■ **EXERCISE DETAILS**: Without altering anything, repeat each of the records.

--- start of DATASET EXCERPTS ---

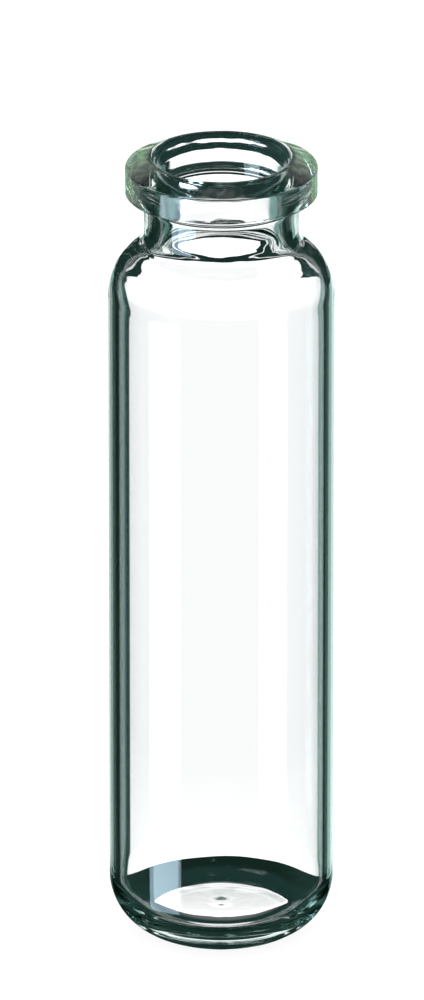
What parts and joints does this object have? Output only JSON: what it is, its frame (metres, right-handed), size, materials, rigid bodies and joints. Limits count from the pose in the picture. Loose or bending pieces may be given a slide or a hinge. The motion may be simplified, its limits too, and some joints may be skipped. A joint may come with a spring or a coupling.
{
  "type": "glass sample vial",
  "caption": "Tall clear glass sample vial with a rounded heel, short neck and thick bevelled crimp lip, open at the mouth.",
  "frame": {"origin": "centre of the foot ring, on the surface that the vial stands on", "axes": "+Z along the vial's axis, out of the mouth; the vial is round about Z, so X and Y are equal"},
  "size_m": [0.0234, 0.0234, 0.0855],
  "materials": {
    "clear_glass": "fire-polished clear"
  },
  "bodies": {
    "root": {"glass_vial": "clear_glass"}
  },
  "joints": []
}
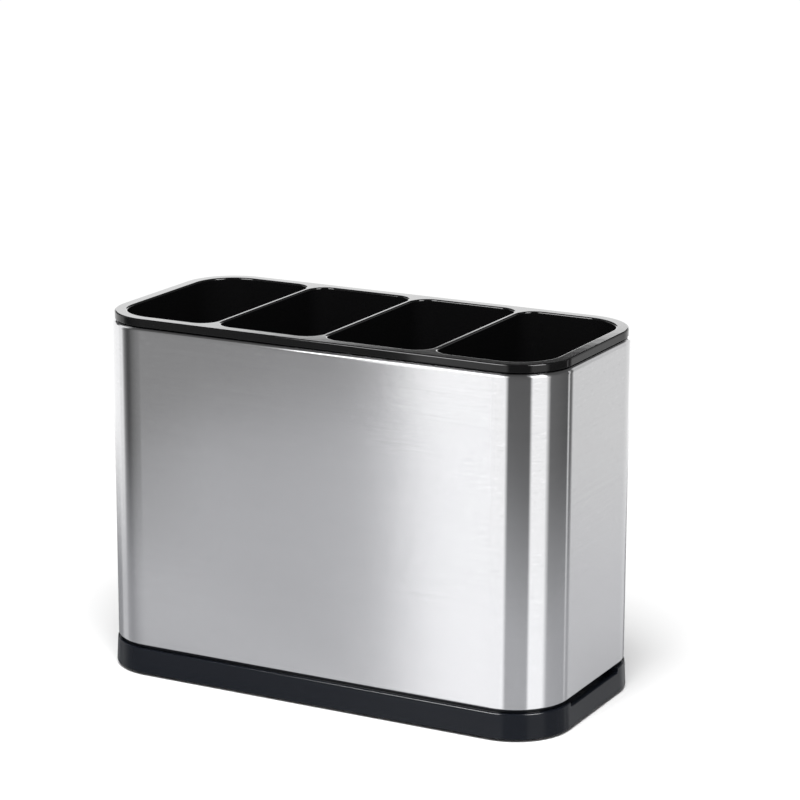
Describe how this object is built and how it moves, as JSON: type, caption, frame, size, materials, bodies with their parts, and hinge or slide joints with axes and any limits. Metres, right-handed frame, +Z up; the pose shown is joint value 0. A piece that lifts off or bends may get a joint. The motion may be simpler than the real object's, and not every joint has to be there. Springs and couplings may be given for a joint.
{
  "type": "cutlery caddy",
  "caption": "Free-standing cutlery caddy: black compartment insert hung by its rim in a brushed steel sleeve on a black drip tray.",
  "frame": {"origin": "on the table, under the middle of the caddy", "axes": "+X along the length, +Y towards the back, +Z up"},
  "size_m": [0.2068, 0.0986, 0.1512],
  "materials": {
    "insert_plastic": "glossy black moulding with a faint orange peel",
    "sleeve_steel": "stainless sheet, brushed lengthwise round the sleeve",
    "tray_plastic": "satin black moulding",
    "foot_rubber": "matt black rubber"
  },
  "bodies": {
    "base": {"drip_tray": "tray_plastic", "foot_front_left": "foot_rubber", "foot_front_right": "foot_rubber", "foot_back_left": "foot_rubber", "foot_back_right": "foot_rubber"},
    "sleeve": {"steel_sleeve": "sleeve_steel"},
    "insert": {"compartment_insert": "insert_plastic"}
  },
  "joints": [
    {"name": "sleeve_lift", "type": "slide", "parent": "base", "child": "sleeve", "axis": [0, 0, 1], "range_m": [0, 0.03]},
    {"name": "insert_lift", "type": "slide", "parent": "sleeve", "child": "insert", "axis": [0, 0, 1], "range_m": [0, 0.14]}
  ]
}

--- end of DATASET EXCERPTS ---

■ **EXERCISE OUTPUT**:
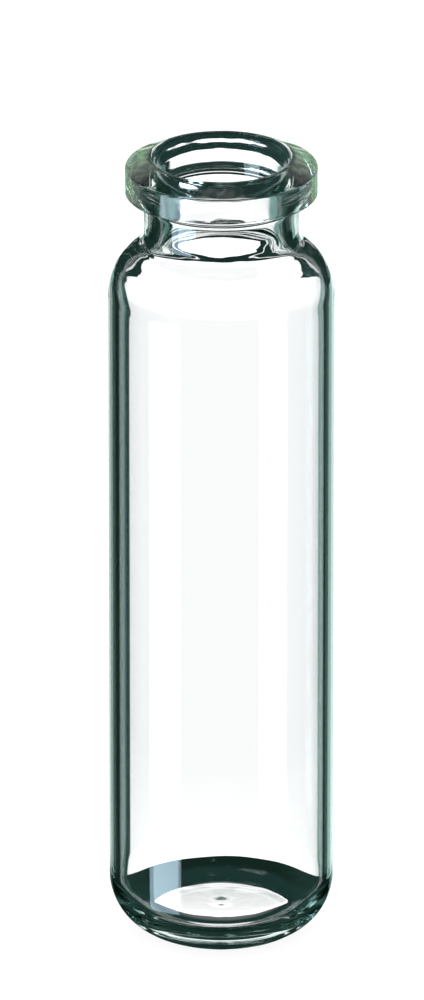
What parts and joints does this object have? Output only JSON: what it is, its frame (metres, right-handed), size, materials, rigid bodies and joints. Limits count from the pose in the picture. Loose or bending pieces may be given a slide or a hinge. The motion may be simplified, its limits too, and some joints may be skipped. A joint may come with a spring or a coupling.
{
  "type": "glass sample vial",
  "caption": "Tall clear glass sample vial with a rounded heel, short neck and thick bevelled crimp lip, open at the mouth.",
  "frame": {"origin": "centre of the foot ring, on the surface that the vial stands on", "axes": "+Z along the vial's axis, out of the mouth; the vial is round about Z, so X and Y are equal"},
  "size_m": [0.0234, 0.0234, 0.0855],
  "materials": {
    "clear_glass": "fire-polished clear"
  },
  "bodies": {
    "root": {"glass_vial": "clear_glass"}
  },
  "joints": []
}
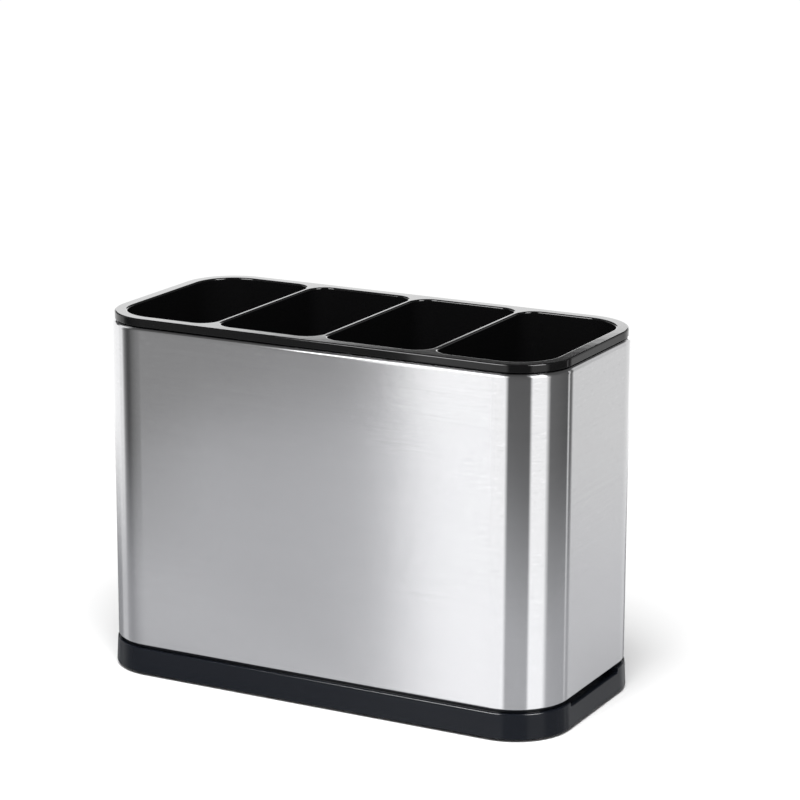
Describe how this object is built and how it moves, as JSON: type, caption, frame, size, materials, bodies with their parts, and hinge or slide joints with axes and any limits. Metres, right-handed frame, +Z up; the pose shown is joint value 0. A piece that lifts off or bends may get a joint. The motion may be simpler than the real object's, and not every joint has to be there. Springs and couplings may be given for a joint.
{
  "type": "cutlery caddy",
  "caption": "Free-standing cutlery caddy: black compartment insert hung by its rim in a brushed steel sleeve on a black drip tray.",
  "frame": {"origin": "on the table, under the middle of the caddy", "axes": "+X along the length, +Y towards the back, +Z up"},
  "size_m": [0.2068, 0.0986, 0.1512],
  "materials": {
    "insert_plastic": "glossy black moulding with a faint orange peel",
    "sleeve_steel": "stainless sheet, brushed lengthwise round the sleeve",
    "tray_plastic": "satin black moulding",
    "foot_rubber": "matt black rubber"
  },
  "bodies": {
    "base": {"drip_tray": "tray_plastic", "foot_front_left": "foot_rubber", "foot_front_right": "foot_rubber", "foot_back_left": "foot_rubber", "foot_back_right": "foot_rubber"},
    "sleeve": {"steel_sleeve": "sleeve_steel"},
    "insert": {"compartment_insert": "insert_plastic"}
  },
  "joints": [
    {"name": "sleeve_lift", "type": "slide", "parent": "base", "child": "sleeve", "axis": [0, 0, 1], "range_m": [0, 0.03]},
    {"name": "insert_lift", "type": "slide", "parent": "sleeve", "child": "insert", "axis": [0, 0, 1], "range_m": [0, 0.14]}
  ]
}